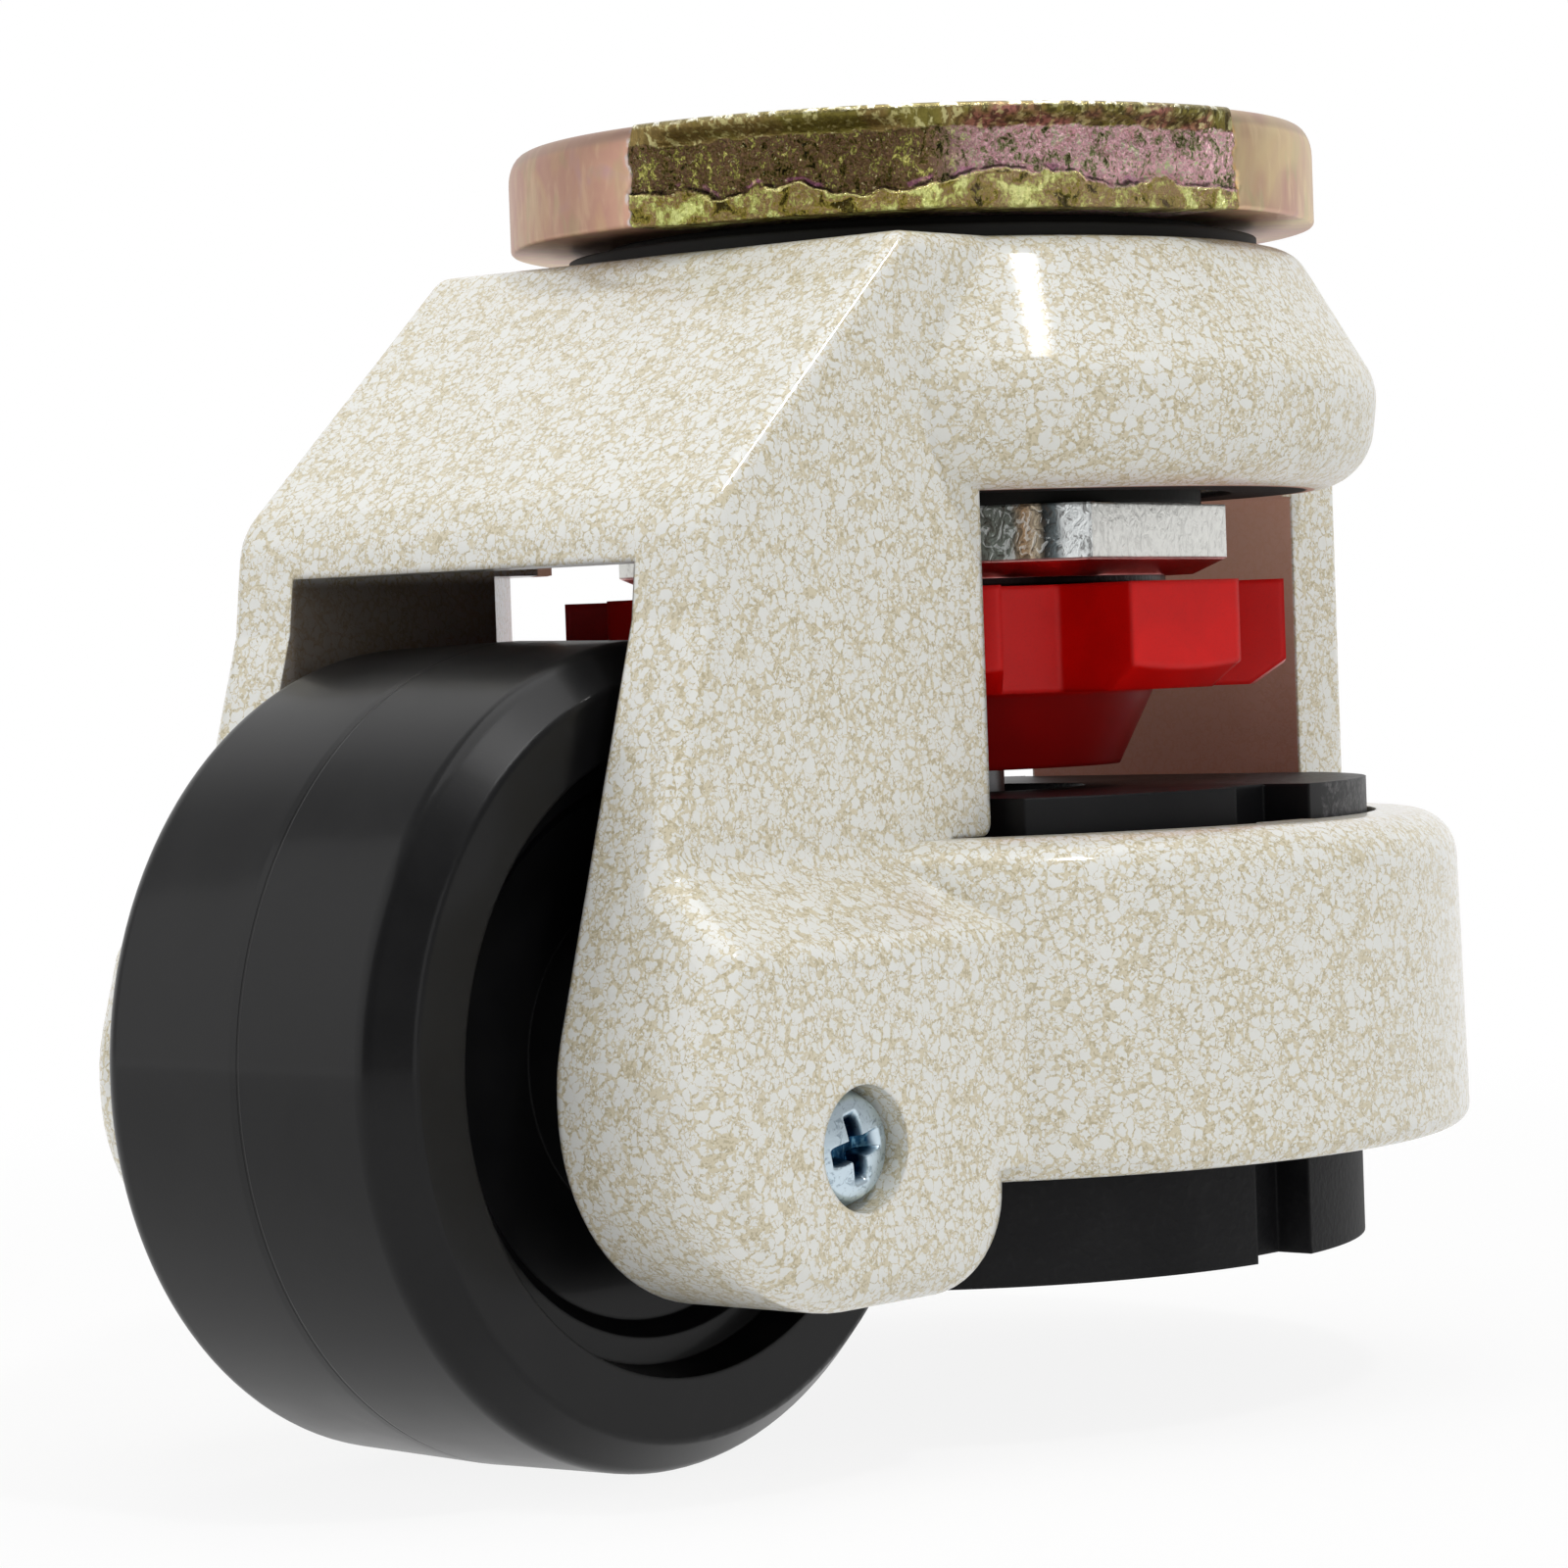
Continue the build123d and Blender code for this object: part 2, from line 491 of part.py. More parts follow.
with BuildPart() as keeper_screw_near:
    keeper(-1)
keeper_screw_near.part.label = "keeper_screw_near"
with BuildPart() as keeper_screw_far:
    keeper(1)
keeper_screw_far.part.label = "keeper_screw_far"
with BuildPart() as axle_washers:
    for side in (1, -1):
        bar_y(WHEEL_X, WHEEL_Z, WASHER_OUT, side * (POCKET_HALF_W - WASHER_T), side * POCKET_HALF_W)
    bar_y(WHEEL_X, WHEEL_Z, AXLE_R, -POCKET_HALF_W - PAST, POCKET_HALF_W + PAST, mode=Mode.SUBTRACT)
axle_washers.part.label = "axle_washers"

# ---------------------------------------------------------------- wheel
TREAD_EDGE = (WHEEL_R - WHEEL_CROWN, WHEEL_HALF_W - WHEEL_SHOULDER)
FACE_EDGE = (WHEEL_FACE_OUT, WHEEL_HALF_W)
STEP_R = WHEEL_FACE_IN - RECESS_STEP_R
HALF_SECTION = (  # radius, distance from the middle plane, from the hub's bore out to the parting line
    (BUSH_R, HUB_HALF_W), (HUB_R, HUB_HALF_W), (HUB_R, WHEEL_RECESS), (STEP_R - RECESS_STEP, WHEEL_RECESS),
    (STEP_R, WHEEL_RECESS + RECESS_STEP), (WHEEL_FACE_IN - RECESS_LIP, WHEEL_RECESS + RECESS_STEP),
    (WHEEL_FACE_IN, WHEEL_HALF_W), FACE_EDGE, TREAD_EDGE, (WHEEL_R, 0),
)
OTHER_HALF = [(radius, -off) for radius, off in reversed(HALF_SECTION[:-1])]
with BuildPart() as wheel:
    with BuildSketch(Plane((WHEEL_X, LEG_Y, WHEEL_Z))) as section:
        with BuildLine():
            Polyline(*HALF_SECTION, *OTHER_HALF, close=True)
        make_face()
        for side in (1, -1):
            fillet(nearest_corner(section, TREAD_EDGE[0], side * TREAD_EDGE[1]), WHEEL_SHOULDER_ROUND)
            fillet(nearest_corner(section, FACE_EDGE[0], side * FACE_EDGE[1]), WHEEL_FACE_ROUND)
    revolve(axis=Axis((WHEEL_X, 0, WHEEL_Z), (0, 1, 0)))
wheel.part.label = "wheel"

with BuildPart() as wheel_bushes:
    for side in (1, -1):
        bar_y(WHEEL_X, WHEEL_Z, BUSH_R, side * (HUB_HALF_W - BUSH_L), side * HUB_HALF_W)
    bar_y(WHEEL_X, WHEEL_Z, AXLE_R + AXLE_FIT, -HUB_HALF_W - PAST, HUB_HALF_W + PAST, mode=Mode.SUBTRACT)
wheel_bushes.part.label = "wheel_bushes"

# ---------------------------------------------------------------- adjuster
def star_corner(tooth, radius, off):
    """X, Y of one corner of a tooth; off is its angle from the tooth's middle."""
    angle = radians(STAR_TURN + tooth * 360 / STAR_TEETH + off)
    return radius * cos(angle), radius * sin(angle)


def grip_outline():
    """Draws the sleeve's grip: a disc with four ears that key it into the star wheel."""
    Circle(SLEEVE_GRIP_R)
    with PolarLocations(SLEEVE_GRIP_R, 4):
        Rectangle(2 * SLEEVE_EAR, SLEEVE_EAR_W)


STAR_UNDERCUT = (  # radius, Z of what the chamfer takes off under the teeth
    (STAR_R - STAR_CHAMFER_R, STAR_BOTTOM), (STAR_R + STAR_CHAMFER_R, STAR_BOTTOM),
    (STAR_R + STAR_CHAMFER_R, STAR_BOTTOM + 2 * STAR_CHAMFER_Z),
)
star_outline = [star_corner(tooth, *corner) for tooth in range(STAR_TEETH) for corner in STAR_CORNERS]
with BuildPart() as adjuster_wheel:
    with BuildSketch(Plane.XY.offset(STAR_BOTTOM)):
        with BuildLine():
            Polyline(*star_outline, close=True)
        make_face()
    extrude(amount=STAR_TOP - STAR_BOTTOM)
    turn(STAR_UNDERCUT, mode=Mode.SUBTRACT)
    turn(((0, STAR_BOTTOM), (CONE_TOP_R, STAR_BOTTOM), (CONE_BOTTOM_R, CONE_END), (0, CONE_END)))
    prism(grip_outline, CONE_END, STAR_TOP, mode=Mode.SUBTRACT)
adjuster_wheel.part.label = "adjuster_wheel"

with BuildPart() as adjuster_sleeve:
    ring(0, SLEEVE_R, SLEEVE_TOP, STAR_TOP)
    prism(grip_outline, CONE_END, STAR_TOP)
    prism(lambda: Circle(STUD_R + STUD_FIT), CONE_END, SLEEVE_TOP, mode=Mode.SUBTRACT)
    with BuildSketch(Plane.XY.offset(CLIP_Z - CLIP_T / 2)):
        Circle(SLEEVE_R + PAST)
        Circle(CLIP_IN, mode=Mode.SUBTRACT)
    extrude(amount=CLIP_T, mode=Mode.SUBTRACT)
adjuster_sleeve.part.label = "adjuster_sleeve"

with BuildPart() as sleeve_clip:
    ring(CLIP_IN, CLIP_OUT, CLIP_Z + CLIP_T / 2, CLIP_Z - CLIP_T / 2)
    box(
        (0, -CLIP_GAP / 2, CLIP_Z - CLIP_T), (CLIP_OUT + PAST, CLIP_GAP / 2, CLIP_Z + CLIP_T),
        mode=Mode.SUBTRACT,
    )
sleeve_clip.part.label = "sleeve_clip"

with BuildPart() as thrust_washer:
    ring(SLEEVE_R, THRUST_OUT, STAR_TOP + THRUST_T, STAR_TOP)
thrust_washer.part.label = "thrust_washer"

# ---------------------------------------------------------------- levelling pad
def pad_outline(front_r, rear_r):
    """Draws the pad's plan: two half discs, flat in front, with a groove for each guide rib."""
    for radius, side in ((front_r, -1), (rear_r, 1)):
        with BuildSketch(mode=Mode.PRIVATE) as half:
            Circle(radius)
            with Locations((side * radius / 2, 0)):
                Rectangle(radius, 2 * radius, mode=Mode.INTERSECT)
        add(half.sketch)
    with Locations(((PAD_FRONT_X - front_r) / 2, 0)):
        Rectangle(PAD_FRONT_X + front_r, 2 * PAD_FRONT_HALF_W, mode=Mode.SUBTRACT)
    with Locations((0, (PAD_GROOVE_R + rear_r) / 2 + PAST), (0, -(PAD_GROOVE_R + rear_r) / 2 - PAST)):
        Rectangle(PAD_GROOVE_W, rear_r - PAD_GROOVE_R + 2 * PAST, mode=Mode.SUBTRACT)


with BuildPart() as pad_body:
    prism(lambda: pad_outline(PAD_R_FRONT, PAD_R_REAR), PAD_SEAM, PAD_TOP)
    box(
        (PAD_REAR_X, -PAD_REAR_HALF_W, PAD_STEP_Z), (PAD_R_REAR + PAST, PAD_REAR_HALF_W, PAD_TOP),
        mode=Mode.SUBTRACT,
    )
    box((-PAD_R_FRONT, -PAD_R_FRONT, PAD_STEP_Z), (PAD_EAR_X, PAD_R_FRONT, PAD_TOP), mode=Mode.SUBTRACT)
    prism(lambda: Circle(JAM_ROOM_R), JAM_TOP - JAM_T, PAD_TOP, mode=Mode.SUBTRACT)
    prism(lambda: Circle(STUD_R), PAD_SEAM, PAD_TOP, mode=Mode.SUBTRACT)
    prism(lambda: hexagon(HEAD_AF), PAD_SEAM, PAD_SEAM + HEAD_T, mode=Mode.SUBTRACT)
pad_body.part.label = "pad_body"

with BuildPart() as pad_rubber:
    prism(lambda: pad_outline(PAD_R_RUBBER, PAD_R_RUBBER), PAD_BOTTOM, PAD_SEAM)
pad_rubber.part.label = "pad_rubber"

with BuildPart() as levelling_stud:
    ring(0, STUD_R, STUD_TOP, PAD_SEAM)
    prism(lambda: hexagon(HEAD_AF), PAD_SEAM, PAD_SEAM + HEAD_T)
    chamfer(levelling_stud.edges().group_by(Axis.Z)[-1], STUD_CHAMFER)
levelling_stud.part.label = "levelling_stud"

with BuildPart() as stud_nut:
    prism(lambda: hexagon(JAM_AF, STUD_R), JAM_TOP - JAM_T, JAM_TOP)
stud_nut.part.label = "stud_nut"

PARTS = (
    mount_flange, kingpin, upper_race, lower_race, kingpin_nut,
    upper_balls, upper_cage, lower_balls, lower_cage,
    frame_casting, upper_cup, lower_cup, dust_seal, axle, keeper_screw_near, keeper_screw_far, axle_washers,
    wheel, wheel_bushes, adjuster_wheel, adjuster_sleeve, sleeve_clip, thrust_washer,
    pad_body, pad_rubber, levelling_stud, stud_nut,
)
for piece in PARTS:
    export_step(piece.part, f"parts/{piece.part.label}.step")
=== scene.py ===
"""Levelling castor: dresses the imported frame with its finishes, fine pieces, studio and camera.

Metres throughout, in the frame of the solids: the origin is the middle of the mounting hole's mouth, +Z
points out of that hole, the wheel is at -X and the frame swivels about Z.
"""
import logging
import math
from dataclasses import dataclass, field
from enum import Enum
from typing import Any, Optional, Sequence, Union

import bmesh
import bpy
import numpy as np
from mathutils import Matrix, Vector


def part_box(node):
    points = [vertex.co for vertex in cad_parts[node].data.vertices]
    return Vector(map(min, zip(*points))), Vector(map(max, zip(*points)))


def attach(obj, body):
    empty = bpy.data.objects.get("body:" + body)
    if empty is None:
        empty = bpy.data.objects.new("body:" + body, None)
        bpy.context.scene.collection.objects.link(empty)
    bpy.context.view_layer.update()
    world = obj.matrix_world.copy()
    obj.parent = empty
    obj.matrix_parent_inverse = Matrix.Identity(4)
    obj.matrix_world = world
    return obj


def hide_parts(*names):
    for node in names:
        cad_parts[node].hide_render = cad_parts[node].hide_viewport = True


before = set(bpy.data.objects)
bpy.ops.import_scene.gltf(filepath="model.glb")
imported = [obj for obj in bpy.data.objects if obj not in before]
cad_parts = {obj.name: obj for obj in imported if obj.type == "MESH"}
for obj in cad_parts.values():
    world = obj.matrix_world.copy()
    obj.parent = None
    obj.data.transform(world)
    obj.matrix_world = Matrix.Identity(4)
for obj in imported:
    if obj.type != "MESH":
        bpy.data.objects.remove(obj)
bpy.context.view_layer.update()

LOG = logging.getLogger("castor")
MM = 0.001
Colour = tuple[float, float, float]
Number = Union[float, int, "Signal"]


def from_srgb(red: int, green: int, blue: int) -> Colour:
    """A linear colour from its sRGB bytes."""
    shares = np.array([red, green, blue]) / 255.0
    low = shares / 12.92
    high = ((shares + 0.055) / 1.055) ** 2.4
    linear = np.where(shares <= 0.04045, low, high)
    return float(linear[0]), float(linear[1]), float(linear[2])


# ---------------------------------------------------------------- shader expressions


class Signal:
    """An output socket on which Python arithmetic adds Math nodes."""

    def __init__(self, bench: "Bench", socket: bpy.types.NodeSocket) -> None:
        self.bench = bench
        self.socket = socket

    def __add__(self, other: Number) -> "Signal":
        """Sum."""
        return self.bench.math("ADD", self, other)

    def __radd__(self, other: Number) -> "Signal":
        """Sum, reflected."""
        return self.bench.math("ADD", other, self)

    def __sub__(self, other: Number) -> "Signal":
        """Difference."""
        return self.bench.math("SUBTRACT", self, other)

    def __rsub__(self, other: Number) -> "Signal":
        """Difference, reflected."""
        return self.bench.math("SUBTRACT", other, self)

    def __mul__(self, other: Number) -> "Signal":
        """Product."""
        return self.bench.math("MULTIPLY", self, other)

    def __rmul__(self, other: Number) -> "Signal":
        """Product, reflected."""
        return self.bench.math("MULTIPLY", other, self)

    def __abs__(self) -> "Signal":
        """Absolute value."""
        return self.bench.math("ABSOLUTE", self)

    def over(self, low: float, high: float) -> "Signal":
        """Smooth step from 0 at low to 1 at high; the edges may be given falling."""
        if low > high:
            return 1.0 - self.over(high, low)
        settings = {"interpolation_type": "SMOOTHSTEP"}
        inputs = {"Value": self, "From Min": low, "From Max": high}
        return self.bench.node("ShaderNodeMapRange", settings, inputs, "Result")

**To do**
Output the section opening with the line that has "PAD_SEAM + HEAD_T, mode=Mode.SUBTRACT)" and closing with the line that has "bpy.context.scene.collection.objects.link(empty)". Keep both end lines and leave out the rest.

**Complete output**
    prism(lambda: hexagon(HEAD_AF), PAD_SEAM, PAD_SEAM + HEAD_T, mode=Mode.SUBTRACT)
pad_body.part.label = "pad_body"

with BuildPart() as pad_rubber:
    prism(lambda: pad_outline(PAD_R_RUBBER, PAD_R_RUBBER), PAD_BOTTOM, PAD_SEAM)
pad_rubber.part.label = "pad_rubber"

with BuildPart() as levelling_stud:
    ring(0, STUD_R, STUD_TOP, PAD_SEAM)
    prism(lambda: hexagon(HEAD_AF), PAD_SEAM, PAD_SEAM + HEAD_T)
    chamfer(levelling_stud.edges().group_by(Axis.Z)[-1], STUD_CHAMFER)
levelling_stud.part.label = "levelling_stud"

with BuildPart() as stud_nut:
    prism(lambda: hexagon(JAM_AF, STUD_R), JAM_TOP - JAM_T, JAM_TOP)
stud_nut.part.label = "stud_nut"

PARTS = (
    mount_flange, kingpin, upper_race, lower_race, kingpin_nut,
    upper_balls, upper_cage, lower_balls, lower_cage,
    frame_casting, upper_cup, lower_cup, dust_seal, axle, keeper_screw_near, keeper_screw_far, axle_washers,
    wheel, wheel_bushes, adjuster_wheel, adjuster_sleeve, sleeve_clip, thrust_washer,
    pad_body, pad_rubber, levelling_stud, stud_nut,
)
for piece in PARTS:
    export_step(piece.part, f"parts/{piece.part.label}.step")
=== scene.py ===
"""Levelling castor: dresses the imported frame with its finishes, fine pieces, studio and camera.

Metres throughout, in the frame of the solids: the origin is the middle of the mounting hole's mouth, +Z
points out of that hole, the wheel is at -X and the frame swivels about Z.
"""
import logging
import math
from dataclasses import dataclass, field
from enum import Enum
from typing import Any, Optional, Sequence, Union

import bmesh
import bpy
import numpy as np
from mathutils import Matrix, Vector


def part_box(node):
    points = [vertex.co for vertex in cad_parts[node].data.vertices]
    return Vector(map(min, zip(*points))), Vector(map(max, zip(*points)))


def attach(obj, body):
    empty = bpy.data.objects.get("body:" + body)
    if empty is None:
        empty = bpy.data.objects.new("body:" + body, None)
        bpy.context.scene.collection.objects.link(empty)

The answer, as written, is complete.